After the upgrade procedure is complete, the Data Node will be able to serve and authorize users of both the old gateway-centric system, and the new P2P system. Additionally, the Data Node performance should be much better because it will be able to cache the user attributes, without the need to query them over and over again. Note also that the gateway-centric system will soon be shut down, so it is important to make sure that (a) your data is accessible through the P2P system; and (b) you are able to publish data directly to a P2P Index Node .

If upgrading an existing data node installation, there are several considerations to be aware of:

The upgraded node can reuse the existing Postgres database and THREDDS catalogs without modification. This means that existing datasets do not need to be rescanned and republished to be part of the P2P system.
The installation script will note the presence of existing Postgres, THREDDS, and Globus components, and will not alter them by default.
On the downside, an older installation may have some settings that interfere with the upgrade process. These cases are noted throughout the guide. For example, some environment variables may interact with the installation. The installation script has been tested and found to work correctly in several different upgrade situations.

On the other hand, building a new node from scratch has its own advantages and disadvantages:

In general, installing on a 'clean' system is the most reliable way to create a new installation.
However, transferring existing postgres and THREDDS data from an older installation is somewhat harder. In general, the simplest approach is to rescan and republish all data on the new node.

A "Data Node Only" installation includes the following ESGF components (see Figure):

The ESGF Node Manager (NM)
The Thredds Data Server (TDS), configured with the ESGF access control filters, serving the data through the Thredds XML catalogs
The ESGF Openid Relying Party (ORP), which includes an embedded Authorization Service
The ESGF publishing application, backed up by a local Postgres database storing metadata about the datasets

A Data Node delegates all "non-data" functionality to other nodes in the federation, which are separately maintained and configured, specifically:

IdP Nodes . Users register, authenticate and gain access control attributes through external IdP nodes.

* The IdP node with which a user authenticates to is determined by the user's openid. 
* The Registration and Attribute Services that are responsible for assigning and serving the user attributes are determined by the configuration files in the Data Node local file system (some dynamically generated by the Node Manager, some maintained by the local administrators - see later for details)

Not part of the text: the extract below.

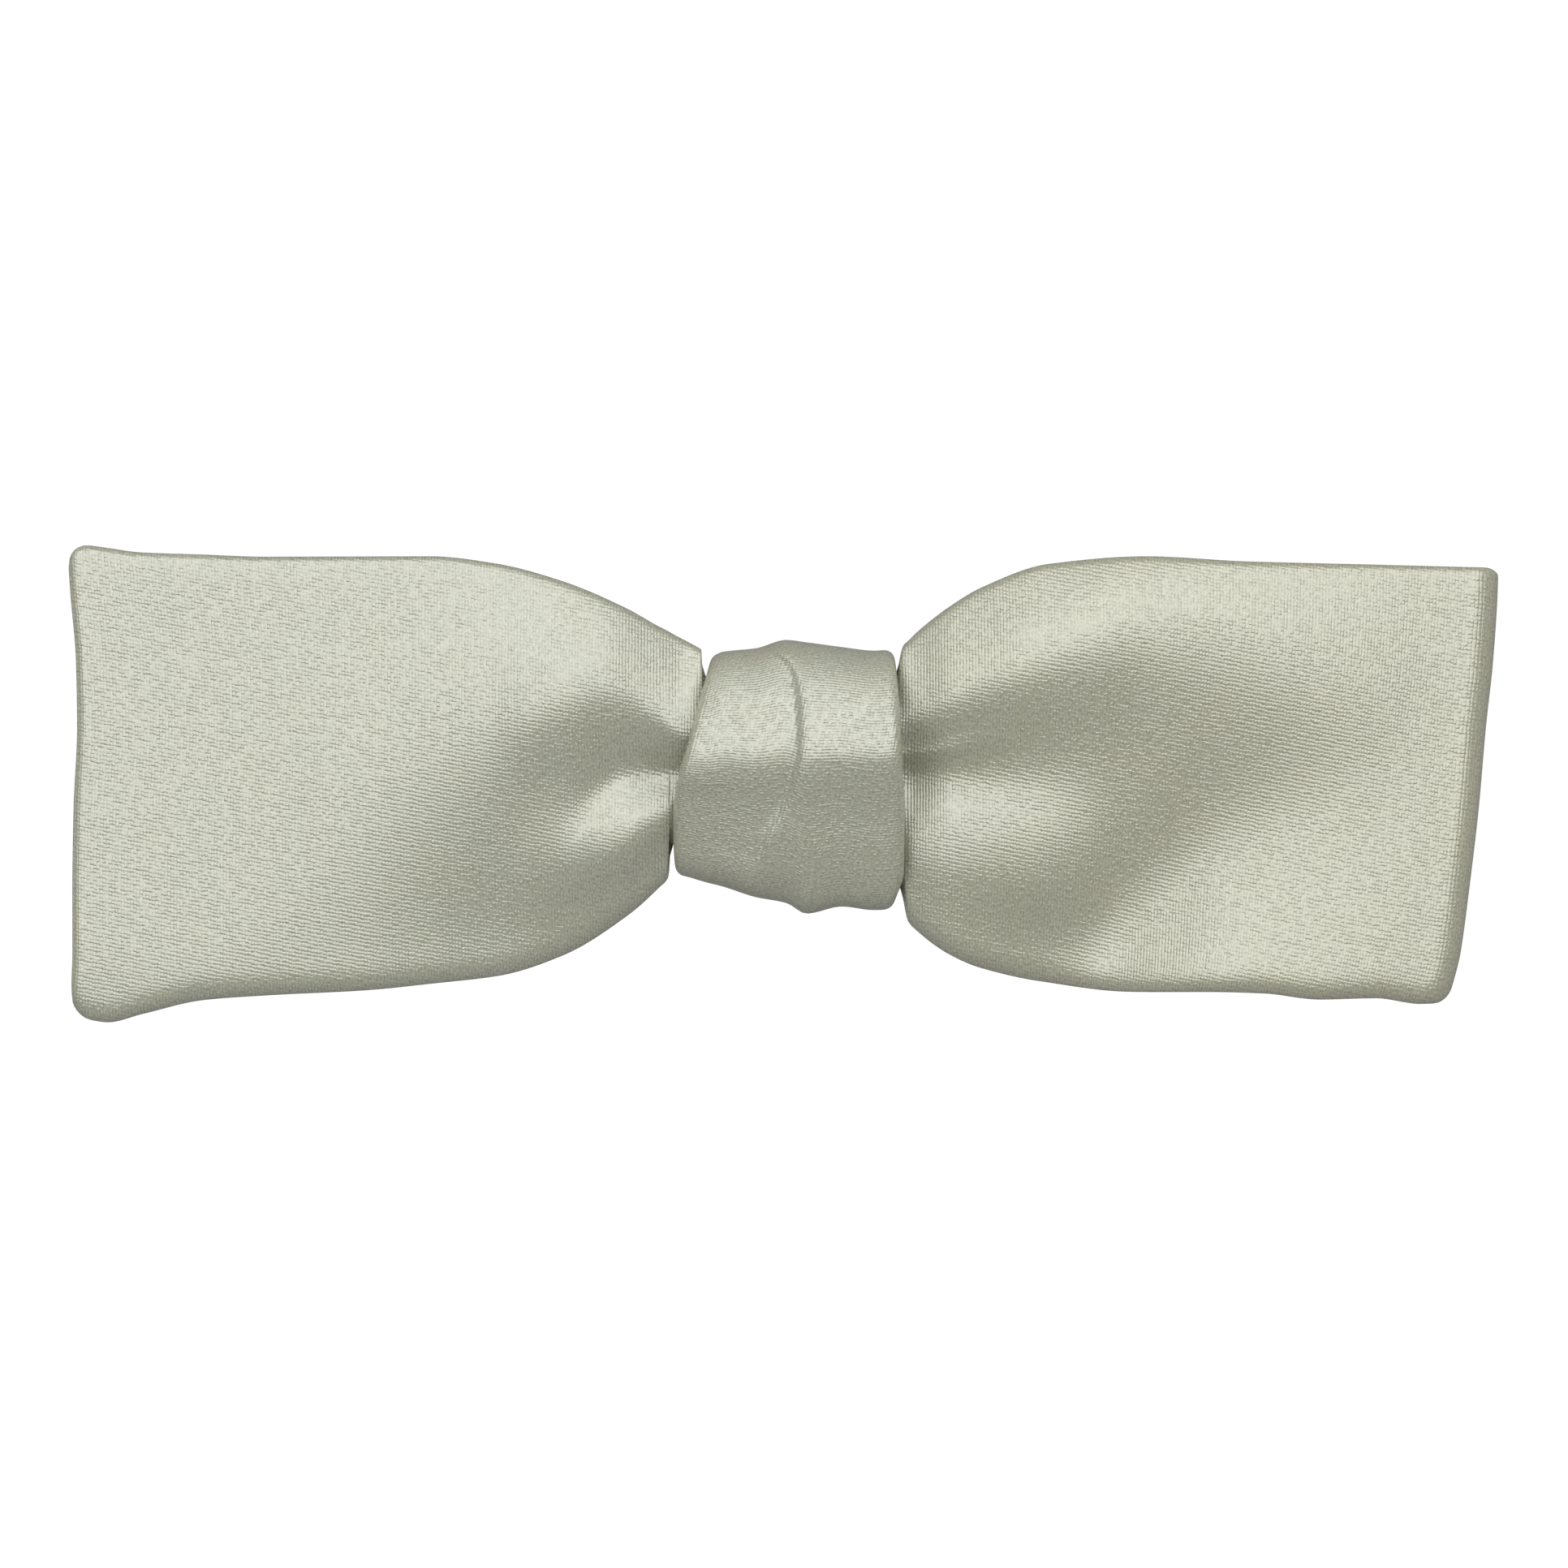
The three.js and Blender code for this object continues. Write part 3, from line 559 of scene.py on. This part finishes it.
def skin(name, rings, weave_at, joined):
    """A mesh over closed rings of points, its last ring joined to its first one or both capped.

    Its UV map holds the place in the weave in millimetres.
    """
    count, size = rings.shape[:2]
    index = np.arange(count * size).reshape(count, size)
    spans = count if joined else count - 1
    here, after = index[:spans], np.roll(index, -1, axis=0)[:spans]
    quads = np.stack([here, after, np.roll(after, -1, axis=1), np.roll(here, -1, axis=1)], -1)
    faces = quads.reshape(-1, 4).tolist()
    if not joined:
        faces += list(end_cap(index[0]))
        faces += [corners[::-1] for corners in end_cap(index[-1])]
    mesh = bpy.data.meshes.new(name)
    mesh.from_pydata((rings.reshape(-1, 3) * MM).tolist(), [], faces)
    layer = mesh.uv_layers.new(name="weave")
    corner = np.empty(len(mesh.loops), np.int32)
    mesh.loops.foreach_get("vertex_index", corner)
    layer.data.foreach_set("uv", weave_at.reshape(-1, 2)[corner].astype(np.float32).ravel())
    mesh.polygons.foreach_set("use_smooth", np.ones(len(mesh.polygons), bool))
    mesh.update()
    face_outward(mesh)
    return add_object(name, mesh)


def face_outward(mesh):
    """Turn all the faces over where their volume shows that the mesh is inside out."""
    points = np.empty(len(mesh.vertices) * 3)
    mesh.vertices.foreach_get("co", points)
    mesh.calc_loop_triangles()
    corners = np.empty(len(mesh.loop_triangles) * 3, np.int32)
    mesh.loop_triangles.foreach_get("vertices", corners)
    a, b, c = np.moveaxis(points.reshape(-1, 3)[corners.reshape(-1, 3)], 1, 0)
    if (a * np.cross(b, c)).sum() < 0:
        mesh.flip_normals()


def add_object(name, data):
    obj = bpy.data.objects.new(name, data)
    bpy.context.scene.collection.objects.link(obj)
    return obj


# Materials

# Sizes of the weave are in millimetres, as in its UV map, and the satin step is in float lengths.
YARN_PITCH = 0.26
YARN_DRIFT = 0.08
YARN_DRIFTS_PER_MM = 0.7
FLOAT_LENGTH = 0.33
FLOAT_DRIFT = 0.3
FLOAT_DRIFTS_PER_MM = 1.7
SATIN_STEP = 0.16
FIBRES_PER_MM = 7.5
FIBRE_TURNS_PER_MM = 3.6

# Depth of the bump, and the shares of the floats, the yarns and the fibres in it.
WEAVE_DEPTH = 0.041 * MM
FLOAT_SHARE = 0.68
YARN_SHARE = 0.5
FIBRE_SHARE = 0.4
LOWEST_FLOAT = 0.4
HIGHEST_FLOAT = 1.3
BOW_UNEVENNESS = 0.2
KNOT_UNEVENNESS = 0.8

IVORY_COOL = (0.480, 0.494, 0.392, 1)
IVORY_WARM = (0.512, 0.494, 0.364, 1)
# Painted shade: the darker ivory that the gaps of the weave are mixed towards.
IVORY_PAINTED_SHADE = (0.235, 0.232, 0.178, 1)
# The ivory warms between these two distances along the strip, and in patches.
WARMER_FROM = 30.0
WARMEST_FROM = 110.0
WARMTH_ALONG_STRIP = 0.6
PATCHES_PER_MM = 0.22
PATCH_DETAIL = 3
PATCH_EDGE = 0.40
PATCH_MIDDLE = 0.70
WARMTH_OF_PATCHES = 0.5
# Painted shade: the ivory is darker between the yarns, at the ends of the floats and between the fibres,
# where shade falls in the weave.
FLOAT_END_UP_TO = 0.4
SHOWN_AT_FLOAT_END = 0.4
LEAST_SHADE_IN_GAPS = 0.05
RANDOM_SHADE_IN_GAPS = 0.3
FIBRE_CREST = 0.68
FIBRE_TROUGH = 0.30
SHADE_BETWEEN_FIBRES = 0.62
SATIN_ROUGHNESS = 0.26
SATIN_IOR = 1.98
SATIN_SPECULAR = 1.0

# The scales of the nickel's grain and wear are per metre.
NICKEL_DULL = (0.60, 0.59, 0.56, 1)
NICKEL_BRIGHT = (0.70, 0.69, 0.67, 1)
NICKEL_GRAIN_SCALE = (120, 2400, 2400)
NICKEL_WEAR_SCALE = 160
NICKEL_DETAIL = 3
NICKEL_GRAIN_RANGE = (0.3, 0.7)
NICKEL_ROUGHNESS_RANGE = (0.26, 0.40)
NICKEL_GRAIN_DEPTH = 0.01 * MM
NICKEL_GRAIN_STRENGTH = 0.2
CLIP_EDGE_SOFTENING = 0.15 * MM
CLIP_EDGE_SEGMENTS = 2

SWEEP_GLOW = 1.05


class Nodes:
    """Short names for making the nodes of a material or the world."""

    def __init__(self, owner):
        owner.use_nodes = True
        self.tree = owner.node_tree
        self.tree.nodes.clear()

    def add(self, kind, inputs=None, **settings):
        node = self.tree.nodes.new(kind)
        for name, value in settings.items():
            setattr(node, name, value)
        for name, value in (inputs or {}).items():
            self.put(value, node.inputs[name])
        return node

    def put(self, value, socket):
        if isinstance(value, bpy.types.NodeSocket):
            self.tree.links.new(value, socket)
        else:
            socket.default_value = value

    def math(self, operation, *values, clamp=False):
        node = self.add("ShaderNodeMath", operation=operation, use_clamp=clamp)
        for value, socket in zip(values, node.inputs):
            self.put(value, socket)
        return node.outputs[0]

    def split(self, vector):
        return self.add("ShaderNodeSeparateXYZ", {"Vector": vector}).outputs

    def join(self, x, y):
        return self.add("ShaderNodeCombineXYZ", {"X": x, "Y": y}).outputs[0]

    def noise(self, vector, scale, detail=2):
        inputs = {"Vector": vector, "Scale": scale, "Detail": detail}
        return self.add("ShaderNodeTexNoise", inputs).outputs["Fac"]

    def drift(self, vector, scale, amount):
        """A smooth random value between minus and plus half the amount."""
        return self.math("MULTIPLY", self.math("SUBTRACT", self.noise(vector, scale), 0.5), amount)

    def hump(self, fraction):
        """1 in the middle of a fraction's range from 0 to 1, and 0 at both its ends."""
        from_middle = self.math("SUBTRACT", self.math("MULTIPLY", fraction, 2.0), 1.0)
        return self.math("SUBTRACT", 1.0, self.math("MULTIPLY", from_middle, from_middle))

    def mix(self, factor, a, b):
        node = self.add("ShaderNodeMix", data_type="RGBA", blend_type="MIX")
        self.put(factor, node.inputs["Factor"])
        colours = [socket for socket in node.inputs if socket.type == "RGBA"]
        self.put(a, colours[0])
        self.put(b, colours[1])
        return next(socket for socket in node.outputs if socket.type == "RGBA")

    def ramp(self, factor, *stops):
        """A soft change between two results, where the factor is between the first two stops."""
        names = ("From Min", "From Max", "To Min", "To Max")
        inputs = {"Value": factor, **dict(zip(names, stops))}
        return self.add("ShaderNodeMapRange", inputs, interpolation_type="SMOOTHSTEP").outputs["Result"]

    def bump(self, height, distance, strength=1.0):
        inputs = {"Height": height, "Distance": distance, "Strength": strength}
        return self.add("ShaderNodeBump", inputs).outputs[0]

    def surface(self, shader):
        self.add("ShaderNodeOutputMaterial", {"Surface": shader.outputs[0]})


def weave_pattern(n, place, along, across):
    """Humps of the yarns and of their floats, a random value for each float, and the fibres.

    The yarns run across the strip, and their floats lie in rows that slant a little.
    """
    along = n.math("ADD", along, n.drift(place, YARN_DRIFTS_PER_MM, YARN_DRIFT))
    yarn_place = n.math("DIVIDE", along, YARN_PITCH)
    yarn = n.math("FLOOR", yarn_place)
    drifting = n.math("ADD", across, n.drift(place, FLOAT_DRIFTS_PER_MM, FLOAT_DRIFT))
    float_place = n.math("DIVIDE", drifting, FLOAT_LENGTH)
    float_place = n.math("ADD", float_place, n.math("MULTIPLY", yarn, SATIN_STEP))
    cell = n.join(yarn, n.math("FLOOR", float_place))
    chance = n.add("ShaderNodeTexWhiteNoise", {"Vector": cell}, noise_dimensions="2D").outputs["Value"]
    round_yarn = n.hump(n.math("FRACT", yarn_place))
    float_height = n.math("MULTIPLY_ADD", chance, HIGHEST_FLOAT - LOWEST_FLOAT, LOWEST_FLOAT)
    arch = n.math("MULTIPLY", n.hump(n.math("FRACT", float_place)), float_height)
    fibre_along = n.math("MULTIPLY", along, FIBRES_PER_MM)
    fibre_across = n.math("MULTIPLY", across, FIBRE_TURNS_PER_MM)
    return round_yarn, arch, chance, n.noise(n.join(fibre_along, fibre_across), 1.0)


def satin_colour(n, place, along, round_yarn, arch, chance, fibre):
    """Ivory that warms along the strip and in patches, with painted shade in the gaps of the weave."""
    farther = n.ramp(along, WARMER_FROM, WARMEST_FROM, 0.0, WARMTH_ALONG_STRIP)
    patches = n.noise(place, PATCHES_PER_MM, PATCH_DETAIL)
    patch = n.ramp(patches, PATCH_EDGE, PATCH_MIDDLE, 0.0, WARMTH_OF_PATCHES)
    ivory = n.mix(n.math("ADD", patch, farther, clamp=True), IVORY_COOL, IVORY_WARM)
    shown = n.math("MULTIPLY", round_yarn, n.ramp(arch, 0.0, FLOAT_END_UP_TO, SHOWN_AT_FLOAT_END, 1.0))
    gap = n.math("SUBTRACT", 1.0, shown, clamp=True)
    shade = n.math("MULTIPLY_ADD", chance, RANDOM_SHADE_IN_GAPS, LEAST_SHADE_IN_GAPS)
    painted_shade_in_gaps = n.math("MULTIPLY", gap, shade)
    painted_shade_between_fibres = n.ramp(fibre, FIBRE_CREST, FIBRE_TROUGH, 0.0, SHADE_BETWEEN_FIBRES)
    # Painted shade: the colour darkens towards the shade ivory in the gaps, at the float ends and
    # between the fibres.
    return n.mix(n.math("ADD", painted_shade_in_gaps, painted_shade_between_fibres), ivory, IVORY_PAINTED_SHADE)


def satin_material(name, unevenness):
    """Ivory satin. The unevenness is how much the height of its yarns differs from float to float."""
    material = bpy.data.materials.new(name)
    n = Nodes(material)
    place = n.add("ShaderNodeUVMap", uv_map="weave").outputs[0]
    along, across = n.split(place)[:2]
    round_yarn, arch, chance, fibre = weave_pattern(n, place, along, across)
    yarn_share = n.math("MULTIPLY_ADD", chance, unevenness, YARN_SHARE - unevenness / 2)
    height = n.math("MULTIPLY", arch, FLOAT_SHARE)
    height = n.math("ADD", height, n.math("MULTIPLY", round_yarn, yarn_share))
    height = n.math("ADD", height, n.math("MULTIPLY", fibre, FIBRE_SHARE))
    inputs = {
        "Base Color": satin_colour(n, place, along, round_yarn, arch, chance, fibre),
        "Normal": n.bump(height, WEAVE_DEPTH),
        "Roughness": SATIN_ROUGHNESS,
        "IOR": SATIN_IOR,
        "Specular IOR Level": SATIN_SPECULAR,
    }
    n.surface(n.add("ShaderNodeBsdfPrincipled", inputs))
    return material


def clip_material():
    """Nickel plate with a fine grain along the clip and a little wear."""
    material = bpy.data.materials.new("nickel_plate")
    n = Nodes(material)
    place = n.add("ShaderNodeTexCoord").outputs["Object"]
    stretched = n.add("ShaderNodeMapping", {"Vector": place, "Scale": NICKEL_GRAIN_SCALE})
    grain = n.noise(stretched.outputs[0], 1.0, NICKEL_DETAIL)
    wear = n.noise(place, NICKEL_WEAR_SCALE, NICKEL_DETAIL)
    inputs = {
        "Base Color": n.mix(wear, NICKEL_DULL, NICKEL_BRIGHT),
        "Metallic": 1.0,
        "Roughness": n.ramp(grain, *NICKEL_GRAIN_RANGE, *NICKEL_ROUGHNESS_RANGE),
        "Normal": n.bump(grain, NICKEL_GRAIN_DEPTH, NICKEL_GRAIN_STRENGTH),
    }
    n.surface(n.add("ShaderNodeBsdfPrincipled", inputs))
    return material


def sweep_material():
    """White that glows by itself, so that no shadow falls on it."""
    material = bpy.data.materials.new("white_sweep")
    n = Nodes(material)
    n.surface(n.add("ShaderNodeEmission", {"Color": (1, 1, 1, 1), "Strength": SWEEP_GLOW}))
    return material


def paint(obj, material):
    obj.data.materials.clear()
    obj.data.materials.append(material)


# Pieces

bow = bow_band()
paint(bow, satin_material("bow_satin", BOW_UNEVENNESS))
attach(bow, "root")
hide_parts("bow_band")

knot = knot_wrap()
paint(knot, satin_material("knot_satin", KNOT_UNEVENNESS))
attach(knot, "root")
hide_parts("knot_wrap")

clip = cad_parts["collar_clip"]
paint(clip, clip_material())
bevel = clip.modifiers.new("soft_edges", "BEVEL")
bevel.width = CLIP_EDGE_SOFTENING
bevel.segments = CLIP_EDGE_SEGMENTS
bevel.limit_method = "ANGLE"

# Floor, light and camera, with sizes in metres but for the camera's lens and sensor

FLOOR_HALF = 2
FLOOR_DROP = 0.2 * MM

LIGHT_COLOUR = (0.99, 1.0, 0.95)
LIGHT_DISTANCE = 0.8
LIGHT_AIM = Vector((0, 0, 0.01))
# Name, tilt from straight above towards +Y in degrees, width, height and power of each light.
LIGHTS = (
    ("top_window", 22.5, 2.2, 1.47, 17.7),
    ("low_wall", -58, 1.6, 0.5, 0.65),
)
# The room is bright near the horizon and below it, and dark above, where it would dull the sheen.
RIM_LIGHT = 0.38
ROOM_LIGHT = 0.015
RIM_LIGHT_UP_TO = 0.15
ROOM_LIGHT_FROM = 0.55

PHOTO_PIXELS = 1932
PIXEL_SIZE = 0.0681 * MM
CAMERA_LENS = 100
CAMERA_SENSOR = 36
CAMERA_CLIP_START = 0.01
FRONT_LEVEL = 11 * MM


def softbox(name, tilt, width, height, power):
    """A window or a bright wall that lights the bow."""
    data = bpy.data.lights.new(name, "AREA")
    data.shape = "RECTANGLE"
    data.size = width
    data.size_y = height
    data.energy = power
    data.color = LIGHT_COLOUR
    light = add_object(name, data)
    direction = Vector((0, math.sin(math.radians(tilt)), math.cos(math.radians(tilt))))
    light.location = LIGHT_AIM + direction * LIGHT_DISTANCE
    light.rotation_euler = direction.to_track_quat("Z", "Y").to_euler()


def room():
    """Light of the room, by how far up it comes from."""
    world = bpy.data.worlds.new("studio")
    n = Nodes(world)
    up = n.split(n.add("ShaderNodeTexCoord").outputs["Generated"])[2]
    strength = n.ramp(up, RIM_LIGHT_UP_TO, ROOM_LIGHT_FROM, RIM_LIGHT, ROOM_LIGHT)
    background = n.add("ShaderNodeBackground", {"Strength": strength})
    n.add("ShaderNodeOutputWorld", {"Surface": background.outputs[0]})
    return world


floor_mesh = bpy.data.meshes.new("floor")
floor_corners = [(FLOOR_HALF * x, FLOOR_HALF * y, 0) for x, y in ((-1, -1), (1, -1), (1, 1), (-1, 1))]
floor_mesh.from_pydata(floor_corners, [], [(0, 1, 2, 3)])
floor = add_object("floor", floor_mesh)
floor.location.z = -FLOOR_DROP
floor.visible_diffuse = False
floor.visible_glossy = False
paint(floor, sweep_material())

for light in LIGHTS:
    softbox(*light)
bpy.context.scene.world = room()
bpy.context.scene.view_settings.view_transform = "Standard"

camera_data = bpy.data.cameras.new("camera")
camera_data.lens = CAMERA_LENS
camera_data.sensor_width = CAMERA_SENSOR
camera_data.clip_start = CAMERA_CLIP_START
camera = add_object("camera", camera_data)
camera_distance = PHOTO_PIXELS * PIXEL_SIZE * CAMERA_LENS / CAMERA_SENSOR
camera.location = (0, 0, FRONT_LEVEL + camera_distance)
bpy.context.scene.camera = camera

Index Nodes . Users find the data served by the Data Node by starting the discovery process at some external Index Node where the data is published.

* The target Index Node URL is specified in the configuration file  esg.ini  which is used by the ESGF publisher application. (see below w.r.t. _ re-pointing _ your node) 

* Potentially, different datasets from the same Data node can be published to different Index Nodes (if, for example, the same Data Node would host both model and observational data, and there was a desire to prominently show these datasets on different Index Nodes).

Note that for scaling capabilities, one ESGF site can setup multiple Data Nodes, all attached to a single full P2P Node that provides the IdP and Index services.

Figure: Architecture of a Data Node interacting with external IdP and Index Nodes.

Before installation

Check all system prerequisites
Obtain the ESGF installer script (esg-node)
- Get the bootstrap script.
- cd /usr/local/bin; esg-bootstrap
For upgrades, gather information about postgres users, specifically:
- username and password of the postgres administrative user
- same for the low-privilege user that accesses the esgcet database
Make sure the /esg directory exists. Some older installation do not have this directory. If necessary:
- Copy esg.ini (publisher configuration file) to /esg/config/esgcet/esg.ini
- Older installations may need to change the dburl entry in esg.ini to have a database type 'postgresql'.
- The new default location of the THREDDS catalogs is /esg/content/thredds. Some older installations may store THREDDS catalogs in /usr/local/tomcat/content/thredds. It may smooth the upgrade to recursively copy existing catalogs to the new default location.

Installation

Step 1: Backup

For safety, backup all critical directories first, specifically:

/esg
/usr/local/tomcat (Note: only the webapps subdirectory will be modified when upgrading)
/usr/local/globus (or $GLOBUS_LOCATION if different)
Postgres database
/etc/grid-security

Remove all ESG-related environment variables. They can interfere with the installation script. For example, unset:

MYPROXY_SERVER_DN
X509_CERT_DIR
ESG_GATEWAY_SVC_ROOT

Step 2: Clean up

Then, for the time being completely wipe out your current Tomcat installation:

rm -rf /usr/local/tomcat/webapps/*

Step 3: Install

Run as root:

% esg-node --type data --install [--no-globus]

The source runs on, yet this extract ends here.